Just wanted to clarify with parameterising.

So for a straight line, connected from the point $z_1$ to $z_2$
We can use the formula

$ (1-t)z_{1} + z_{2}t$ or
$ z_{1} + t[(z_1 - z_2)]$

I am just wondering, does it matter which end points you allocate to be z1 and z2?
Yes, because the curve has a direction it matters which direction you choose actually the two curves will differ by a negative sign.

If you let the following \(\displaystyle \gamma(t) = (1-t)z_1 +z_2 t = z_1+t(z_2-z_1)\)

if you plug \(\displaystyle t=0\) in the first equation you get \(\displaystyle \gamma(0) = z_1\) so the starting point is \(\displaystyle z_1\) and if you plug \(\displaystyle t=1\) you get \(\displaystyle \gamma(1) = z_2\) so the final point is $z_2$ hence the parmatrization of the curve is

\(\displaystyle \int_{\gamma}f(z)\, dz = \int^1_0 f(\gamma(t)) \gamma'(t)\, dt\)

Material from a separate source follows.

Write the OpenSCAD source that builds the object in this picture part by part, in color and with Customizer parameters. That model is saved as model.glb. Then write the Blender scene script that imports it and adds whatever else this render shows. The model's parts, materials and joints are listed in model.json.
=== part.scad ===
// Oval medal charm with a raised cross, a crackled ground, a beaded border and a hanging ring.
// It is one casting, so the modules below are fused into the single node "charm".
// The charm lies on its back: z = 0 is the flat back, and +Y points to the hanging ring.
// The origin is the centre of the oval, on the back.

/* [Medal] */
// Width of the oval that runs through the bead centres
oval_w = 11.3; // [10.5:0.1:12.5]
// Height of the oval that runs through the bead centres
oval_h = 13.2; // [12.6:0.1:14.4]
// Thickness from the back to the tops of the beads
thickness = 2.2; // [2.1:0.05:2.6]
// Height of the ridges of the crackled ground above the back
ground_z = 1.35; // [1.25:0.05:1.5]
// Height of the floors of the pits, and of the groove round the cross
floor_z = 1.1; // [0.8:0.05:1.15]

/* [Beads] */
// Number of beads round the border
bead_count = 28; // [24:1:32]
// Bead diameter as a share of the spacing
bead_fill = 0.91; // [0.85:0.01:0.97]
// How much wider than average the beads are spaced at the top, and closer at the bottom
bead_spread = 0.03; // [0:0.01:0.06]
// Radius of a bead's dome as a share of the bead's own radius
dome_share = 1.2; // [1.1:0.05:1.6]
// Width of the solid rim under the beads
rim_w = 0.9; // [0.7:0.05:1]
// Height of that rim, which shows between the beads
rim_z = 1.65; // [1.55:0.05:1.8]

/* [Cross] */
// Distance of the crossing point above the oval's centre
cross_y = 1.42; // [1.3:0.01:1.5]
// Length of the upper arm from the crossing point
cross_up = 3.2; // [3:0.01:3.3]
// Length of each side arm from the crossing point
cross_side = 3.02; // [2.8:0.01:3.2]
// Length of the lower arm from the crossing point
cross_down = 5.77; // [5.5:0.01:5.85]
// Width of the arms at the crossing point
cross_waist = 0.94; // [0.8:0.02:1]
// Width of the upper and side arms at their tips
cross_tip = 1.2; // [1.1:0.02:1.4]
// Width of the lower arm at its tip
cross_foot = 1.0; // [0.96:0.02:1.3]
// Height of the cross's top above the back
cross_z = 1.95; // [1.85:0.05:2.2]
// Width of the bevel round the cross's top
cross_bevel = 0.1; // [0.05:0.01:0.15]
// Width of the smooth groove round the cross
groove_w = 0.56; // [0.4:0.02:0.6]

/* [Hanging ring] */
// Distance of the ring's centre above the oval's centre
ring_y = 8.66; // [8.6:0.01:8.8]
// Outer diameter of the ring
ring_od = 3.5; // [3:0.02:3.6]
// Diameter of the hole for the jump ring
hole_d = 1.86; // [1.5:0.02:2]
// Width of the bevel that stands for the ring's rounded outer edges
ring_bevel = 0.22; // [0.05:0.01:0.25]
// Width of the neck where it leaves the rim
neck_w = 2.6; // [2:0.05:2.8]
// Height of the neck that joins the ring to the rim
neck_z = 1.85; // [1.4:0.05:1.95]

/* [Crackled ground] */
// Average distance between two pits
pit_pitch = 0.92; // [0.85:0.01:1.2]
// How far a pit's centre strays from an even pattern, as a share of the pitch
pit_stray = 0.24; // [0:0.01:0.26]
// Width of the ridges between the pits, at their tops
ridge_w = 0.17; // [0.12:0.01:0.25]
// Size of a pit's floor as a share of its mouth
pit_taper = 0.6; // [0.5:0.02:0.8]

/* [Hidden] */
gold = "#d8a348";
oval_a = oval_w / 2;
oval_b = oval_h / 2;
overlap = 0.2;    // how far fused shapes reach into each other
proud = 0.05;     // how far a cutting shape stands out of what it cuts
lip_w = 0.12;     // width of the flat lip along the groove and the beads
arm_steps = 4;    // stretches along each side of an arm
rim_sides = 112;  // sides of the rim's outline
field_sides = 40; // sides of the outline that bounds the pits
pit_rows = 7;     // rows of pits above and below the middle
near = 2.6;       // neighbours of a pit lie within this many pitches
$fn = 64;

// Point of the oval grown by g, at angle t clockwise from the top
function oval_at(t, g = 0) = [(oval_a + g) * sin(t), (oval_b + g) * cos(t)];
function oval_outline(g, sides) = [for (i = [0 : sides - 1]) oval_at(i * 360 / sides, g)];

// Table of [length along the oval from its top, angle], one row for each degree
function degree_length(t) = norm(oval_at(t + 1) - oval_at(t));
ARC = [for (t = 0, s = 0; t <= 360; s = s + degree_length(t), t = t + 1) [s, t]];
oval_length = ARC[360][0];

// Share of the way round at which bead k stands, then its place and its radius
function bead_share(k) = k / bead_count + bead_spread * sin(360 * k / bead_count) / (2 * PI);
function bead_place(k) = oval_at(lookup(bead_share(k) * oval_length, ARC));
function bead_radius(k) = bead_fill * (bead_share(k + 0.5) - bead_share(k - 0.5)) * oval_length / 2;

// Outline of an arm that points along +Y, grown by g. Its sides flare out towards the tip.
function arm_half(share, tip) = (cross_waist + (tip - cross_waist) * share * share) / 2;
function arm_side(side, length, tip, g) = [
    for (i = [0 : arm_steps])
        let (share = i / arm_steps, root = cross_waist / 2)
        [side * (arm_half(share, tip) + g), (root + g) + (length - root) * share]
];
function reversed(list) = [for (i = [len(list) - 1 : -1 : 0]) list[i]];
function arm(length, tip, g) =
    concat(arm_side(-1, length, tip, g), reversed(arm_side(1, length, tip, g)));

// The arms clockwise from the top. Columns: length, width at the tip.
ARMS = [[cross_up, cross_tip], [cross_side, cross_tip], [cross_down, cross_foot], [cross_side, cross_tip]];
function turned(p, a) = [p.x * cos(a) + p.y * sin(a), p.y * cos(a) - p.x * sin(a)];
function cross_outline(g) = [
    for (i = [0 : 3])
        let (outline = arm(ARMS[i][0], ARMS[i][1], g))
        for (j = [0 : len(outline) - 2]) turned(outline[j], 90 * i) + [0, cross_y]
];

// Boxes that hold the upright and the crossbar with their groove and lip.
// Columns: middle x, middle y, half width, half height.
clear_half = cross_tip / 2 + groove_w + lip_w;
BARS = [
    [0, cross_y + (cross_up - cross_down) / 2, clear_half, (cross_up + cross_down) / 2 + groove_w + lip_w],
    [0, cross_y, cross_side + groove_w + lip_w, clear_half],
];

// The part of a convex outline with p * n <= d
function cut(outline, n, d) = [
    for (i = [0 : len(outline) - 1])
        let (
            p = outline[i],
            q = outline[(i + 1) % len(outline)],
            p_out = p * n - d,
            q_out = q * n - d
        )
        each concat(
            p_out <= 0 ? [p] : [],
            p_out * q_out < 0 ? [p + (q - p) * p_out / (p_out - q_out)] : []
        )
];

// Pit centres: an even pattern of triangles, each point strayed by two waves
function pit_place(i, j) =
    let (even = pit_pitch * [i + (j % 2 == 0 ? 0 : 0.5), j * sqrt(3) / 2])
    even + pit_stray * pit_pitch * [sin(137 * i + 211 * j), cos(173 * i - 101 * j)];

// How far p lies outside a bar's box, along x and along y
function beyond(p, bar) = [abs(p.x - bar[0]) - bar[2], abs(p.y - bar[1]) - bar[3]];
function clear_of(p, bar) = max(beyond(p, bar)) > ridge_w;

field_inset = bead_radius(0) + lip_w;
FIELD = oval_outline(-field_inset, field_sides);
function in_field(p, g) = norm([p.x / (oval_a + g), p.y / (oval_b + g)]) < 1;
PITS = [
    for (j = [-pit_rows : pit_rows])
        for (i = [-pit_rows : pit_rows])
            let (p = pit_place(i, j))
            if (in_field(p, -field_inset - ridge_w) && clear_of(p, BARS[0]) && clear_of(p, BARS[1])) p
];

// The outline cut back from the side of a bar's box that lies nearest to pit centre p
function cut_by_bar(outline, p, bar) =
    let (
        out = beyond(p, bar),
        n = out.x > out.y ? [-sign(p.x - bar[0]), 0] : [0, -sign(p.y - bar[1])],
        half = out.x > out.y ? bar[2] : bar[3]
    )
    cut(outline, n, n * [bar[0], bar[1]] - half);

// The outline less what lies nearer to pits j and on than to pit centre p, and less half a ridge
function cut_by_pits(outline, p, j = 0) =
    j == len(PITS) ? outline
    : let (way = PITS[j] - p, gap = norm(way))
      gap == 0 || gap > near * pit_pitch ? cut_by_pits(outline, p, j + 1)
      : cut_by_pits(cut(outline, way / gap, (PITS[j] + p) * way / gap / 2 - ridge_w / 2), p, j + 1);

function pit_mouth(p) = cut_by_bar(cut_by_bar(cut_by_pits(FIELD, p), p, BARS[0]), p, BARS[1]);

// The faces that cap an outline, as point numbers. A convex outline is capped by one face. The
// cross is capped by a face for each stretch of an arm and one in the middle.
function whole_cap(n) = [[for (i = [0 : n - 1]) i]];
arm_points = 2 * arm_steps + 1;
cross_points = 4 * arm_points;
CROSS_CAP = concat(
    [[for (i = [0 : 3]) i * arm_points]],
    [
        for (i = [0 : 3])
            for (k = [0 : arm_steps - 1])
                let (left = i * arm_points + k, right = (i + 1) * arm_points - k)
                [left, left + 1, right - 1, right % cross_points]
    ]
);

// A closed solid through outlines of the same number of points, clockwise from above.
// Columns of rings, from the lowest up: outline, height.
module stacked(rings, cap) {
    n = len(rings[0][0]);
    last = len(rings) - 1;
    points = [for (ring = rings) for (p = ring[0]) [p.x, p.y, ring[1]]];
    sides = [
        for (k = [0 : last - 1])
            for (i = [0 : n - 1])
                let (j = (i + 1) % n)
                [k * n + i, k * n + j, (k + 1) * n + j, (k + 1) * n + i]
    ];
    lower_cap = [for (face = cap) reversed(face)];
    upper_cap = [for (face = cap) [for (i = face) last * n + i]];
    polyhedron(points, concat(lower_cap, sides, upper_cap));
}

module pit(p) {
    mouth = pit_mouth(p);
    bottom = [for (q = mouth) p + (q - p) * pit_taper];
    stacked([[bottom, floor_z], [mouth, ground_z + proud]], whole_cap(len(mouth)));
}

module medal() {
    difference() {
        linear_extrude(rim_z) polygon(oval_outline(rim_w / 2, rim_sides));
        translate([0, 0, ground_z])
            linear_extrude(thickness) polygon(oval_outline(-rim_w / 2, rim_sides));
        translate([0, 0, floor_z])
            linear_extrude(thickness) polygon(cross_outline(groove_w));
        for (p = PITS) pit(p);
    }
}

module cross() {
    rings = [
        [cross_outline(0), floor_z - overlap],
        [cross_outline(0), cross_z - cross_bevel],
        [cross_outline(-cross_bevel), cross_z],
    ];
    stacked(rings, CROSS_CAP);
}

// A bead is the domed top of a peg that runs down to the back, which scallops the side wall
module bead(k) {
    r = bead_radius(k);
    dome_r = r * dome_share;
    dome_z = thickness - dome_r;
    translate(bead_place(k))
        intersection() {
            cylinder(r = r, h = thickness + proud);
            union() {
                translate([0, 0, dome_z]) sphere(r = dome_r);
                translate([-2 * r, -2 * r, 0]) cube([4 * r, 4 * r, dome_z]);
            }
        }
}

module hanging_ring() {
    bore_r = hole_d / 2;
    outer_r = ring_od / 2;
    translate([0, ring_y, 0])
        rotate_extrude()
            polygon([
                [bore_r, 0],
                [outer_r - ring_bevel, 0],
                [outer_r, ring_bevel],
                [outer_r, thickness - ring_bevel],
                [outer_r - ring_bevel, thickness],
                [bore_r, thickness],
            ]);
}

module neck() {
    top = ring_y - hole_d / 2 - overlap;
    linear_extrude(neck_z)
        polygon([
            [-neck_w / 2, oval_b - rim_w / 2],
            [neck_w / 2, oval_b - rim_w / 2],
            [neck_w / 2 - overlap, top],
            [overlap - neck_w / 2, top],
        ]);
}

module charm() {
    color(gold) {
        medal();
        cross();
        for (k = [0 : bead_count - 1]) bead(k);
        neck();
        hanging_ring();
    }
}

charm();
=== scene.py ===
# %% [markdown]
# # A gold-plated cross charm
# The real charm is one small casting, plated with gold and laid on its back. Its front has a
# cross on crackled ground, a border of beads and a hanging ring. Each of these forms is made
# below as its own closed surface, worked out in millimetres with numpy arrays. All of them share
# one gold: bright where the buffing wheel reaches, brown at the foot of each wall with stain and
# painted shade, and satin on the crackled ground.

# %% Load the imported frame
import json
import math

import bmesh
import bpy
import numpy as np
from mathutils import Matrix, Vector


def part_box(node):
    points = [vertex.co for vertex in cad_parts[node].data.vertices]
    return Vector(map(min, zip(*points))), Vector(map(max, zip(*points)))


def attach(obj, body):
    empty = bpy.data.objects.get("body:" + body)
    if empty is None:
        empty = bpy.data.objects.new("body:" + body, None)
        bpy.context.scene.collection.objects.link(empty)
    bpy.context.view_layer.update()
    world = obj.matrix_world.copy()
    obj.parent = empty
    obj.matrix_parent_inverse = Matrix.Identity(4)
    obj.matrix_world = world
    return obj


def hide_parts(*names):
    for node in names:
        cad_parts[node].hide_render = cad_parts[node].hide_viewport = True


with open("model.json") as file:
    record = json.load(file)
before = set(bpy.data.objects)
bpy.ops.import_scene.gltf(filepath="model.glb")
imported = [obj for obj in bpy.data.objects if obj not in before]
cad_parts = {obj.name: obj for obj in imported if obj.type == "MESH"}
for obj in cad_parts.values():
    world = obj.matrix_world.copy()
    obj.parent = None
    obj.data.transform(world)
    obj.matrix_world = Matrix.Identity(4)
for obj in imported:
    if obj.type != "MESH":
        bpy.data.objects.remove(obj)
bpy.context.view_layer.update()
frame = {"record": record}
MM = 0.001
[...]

if so, in which manner do we go about assigning the points?
For straight lines it is quite easy $z_1$ is the starting point and $z_2$ is the final point, most of the time it is by trial and error so test it first .

So if you could look at the attached image, for the line $y_3$
could someone please give me what the correct $z_1$ and $z_2$ would be? I've tried both, but can't seem to get the answer.
I did also notice that the direction of the line is going from right to left, so what does that change for us, is it a negative direction?

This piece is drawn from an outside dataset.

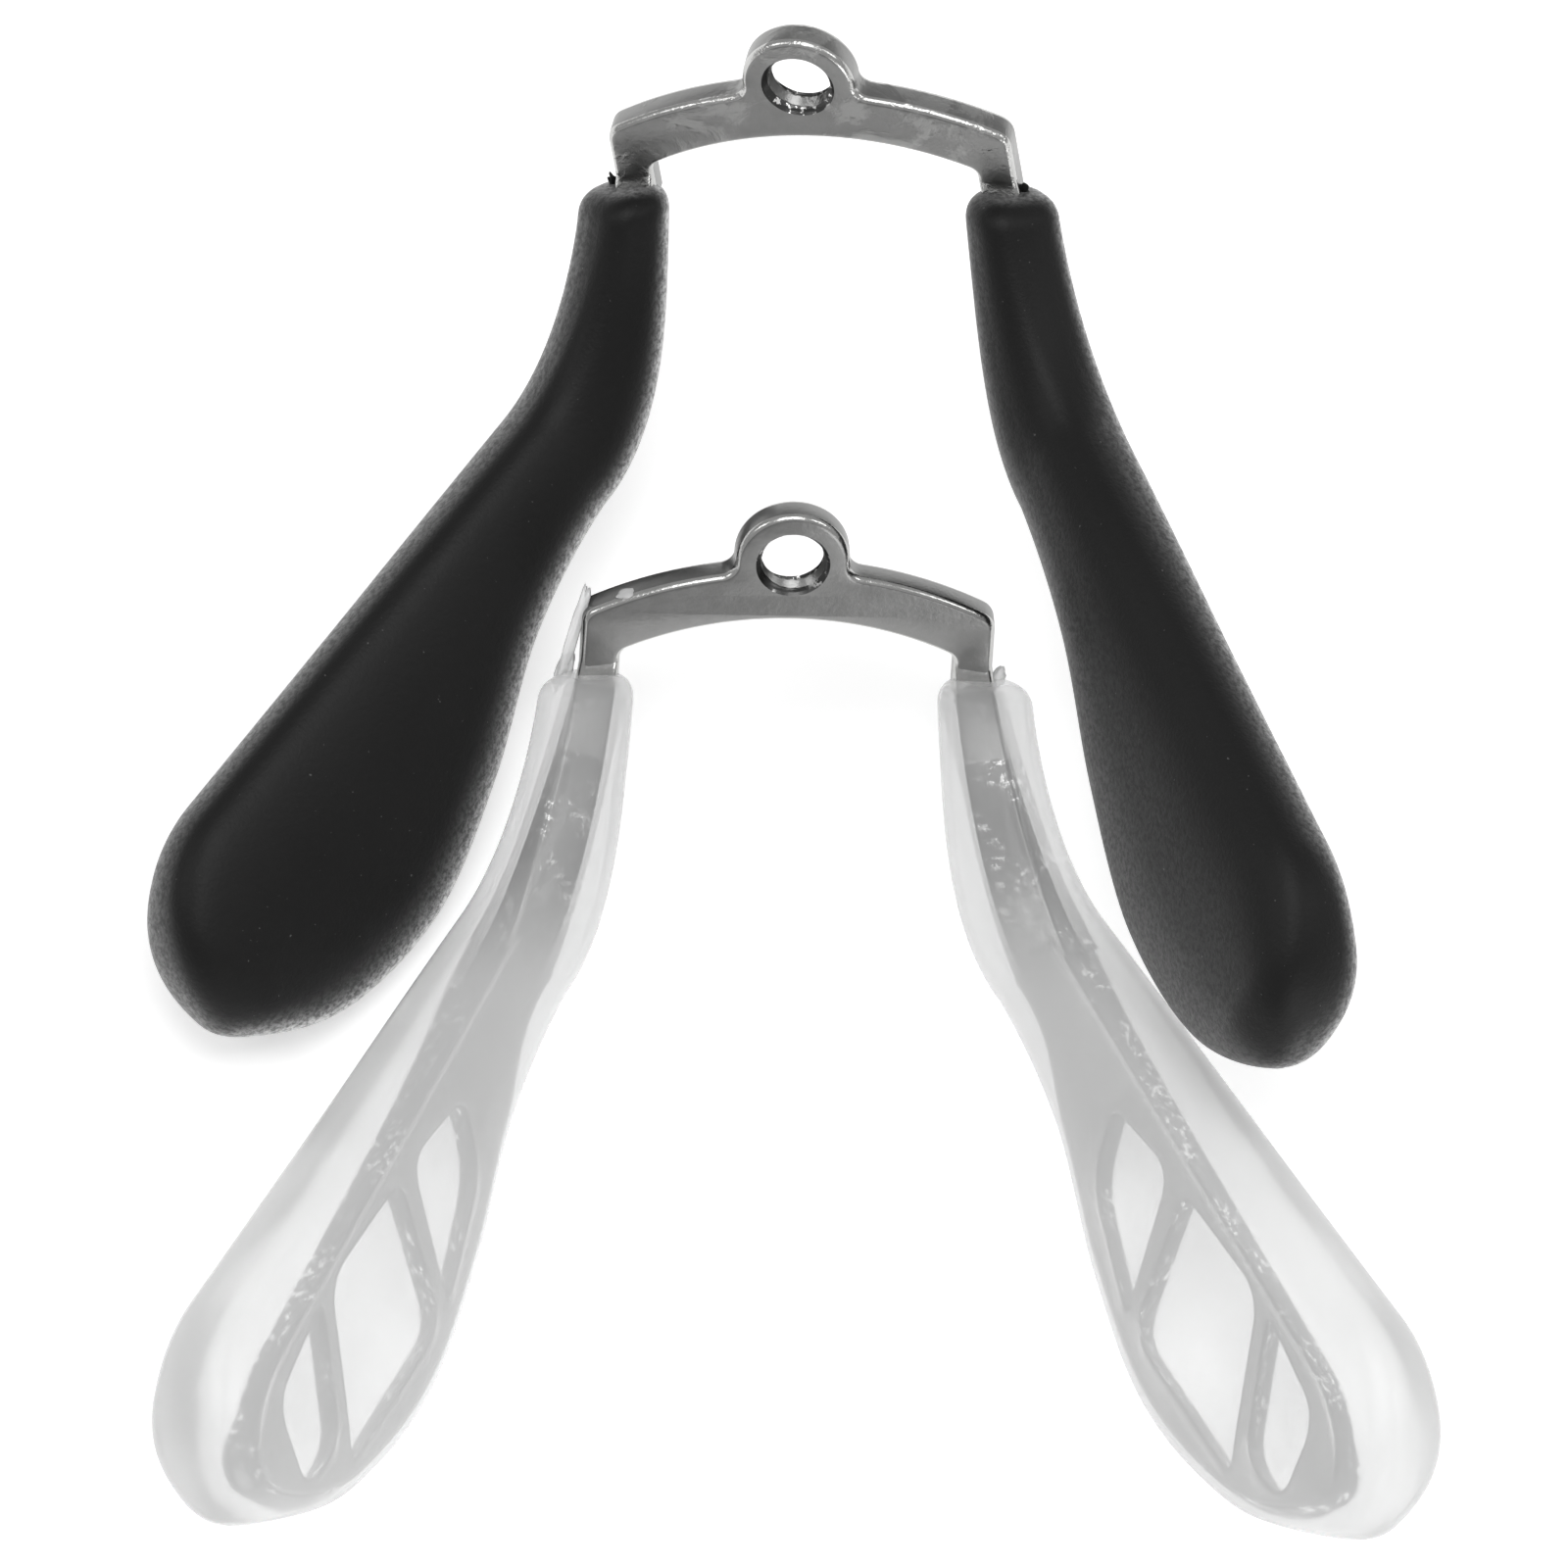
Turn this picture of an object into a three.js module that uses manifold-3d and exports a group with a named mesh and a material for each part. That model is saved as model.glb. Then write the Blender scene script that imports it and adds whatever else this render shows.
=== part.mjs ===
// Saddle-bridge nose pads for spectacles: one clear unit and one black unit, lying on a table.
// Each unit is a cast metal bridge insert with a silicone pad moulded over each of its two stems.
// Millimetres, +Z up. A unit is first built in its own frame, whose origin is the middle of the eyelet's
// front rim: +X to the unit's right, +Y up past the eyelet and +Z towards the side that the plate faces.
// Only the right half is worked out, and the left half is its mirror image.
import * as THREE from 'three';
import { mergeVertices } from 'three/addons/utils/BufferGeometryUtils.js';
import Module from 'manifold-3d';

const wasm = await Module();
wasm.setup();

const { degToRad, lerp, smoothstep, clamp } = THREE.MathUtils;

// Plate: an arched flat bar with an eyelet on top and a leg at each end
const PLATE_TILT = degToRad(42);
const PLATE_THICKNESS = 0.65;
const PLATE_EDGE = 0.1;
const EYELET_RADIUS = 1.1;
const HOLE_RADIUS = 0.68;
const EYELET_FILLET = 0.3;
const ARCH_CENTRE = new THREE.Vector2(0, -8.2);
const ARCH_INNER_RADIUS = 6.9;
const ARCH_OUTER_RADIUS = 8.0;
const LEG_INNER_X = 3.2;
const LEG_OUTER_X = 3.95;
const LEG_END_Y = -2.95;
const OUTER_CORNER_RADIUS = 0.4;
const INNER_CORNER_RADIUS = 0.25;

// Leaf plane: its origin lies on the pad's outer edge where that edge turns straight. Seen along -Z the
// straight edge splays outwards, it rises towards +Z, and the broad face turns inwards about it.
const LEAF_ORIGIN = new THREE.Vector3(5.78, -6.45, -1.22);
const LEAF_SPLAY = degToRad(33.7);
const LEAF_RISE = degToRad(29.2);
const LEAF_TURN = degToRad(36);

// Silicone pad: a neck that follows the leg, then a long drop shape with a straight outer edge. The black
// pads are a little shorter, and slimmer at the top.
const CLEAR_PAD = { length: 13.5, topWidth: 1.68 };
const BLACK_PAD = { length: 12.87, topWidth: 1.58 };
const PAD_WIDTHS = [2.54, 3.16, 4.45, 5.3, 5.05, 3.9];
const PAD_WIDTH_STEP = 2.7;
const PAD_TIP_LENGTH = 3.0;
const PAD_TIP_BIAS = 0.74;
const PAD_THICKNESS_NECK = 2.0;
const PAD_THICKNESS_END = 2.3;
const PAD_THICKENING_LENGTH = 8;
const PAD_END_ROUNDING = 1.1;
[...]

I am confused why the parameter is ranging from -2<t< 0, although i suspect it may be because the arrow is pointing from right to left.

Any help is very much appreciated.
I understand your confusion because parametrization is not unique so you can get many parametrizations for the same curve but they are actually the same.

In \(\displaystyle \gamma_3\) what is the starting point $z_1$ and what is $z_2$ ? and just plug them in the formula above.

To check that the formula the book used is correct note that $z_3(t) = -t(1+i)$ so we must have $z_3(-2) = 2+2i $ and $z_3(0) =0$ which is indeed correct. since the paratmerization represents the right coordinates on the curve. But that is not enough we have to prove that \(\displaystyle z_3\) is an equation of a line and since a line between two point is unique the parametrization is correct.

Note that another valid parametrizations is $z_3(t) = t(1+i)$ where $2 \leq t \leq 0$ since the starting point and the end points coincide with the curve it is correct.
 
Last edited:

nacho

Active member
Sep 10, 2013
156
Re: parameterization question

Thanks a tonne zaid, that clears up a lot.

i also just remembered that i forgot paramterizations need not be unique
 

ZaidAlyafey

Well-known member
MHB Math Helper
Jan 17, 2013
1,667
Re: parameterization question

Thanks a tonne zaid, that clears up a lot.

i also just remembered that i forgot paramterizations need not be unique
Note that direction IS important. Regardless of what parametrization you use it should EXACTLY represents the same curve with the correct direction.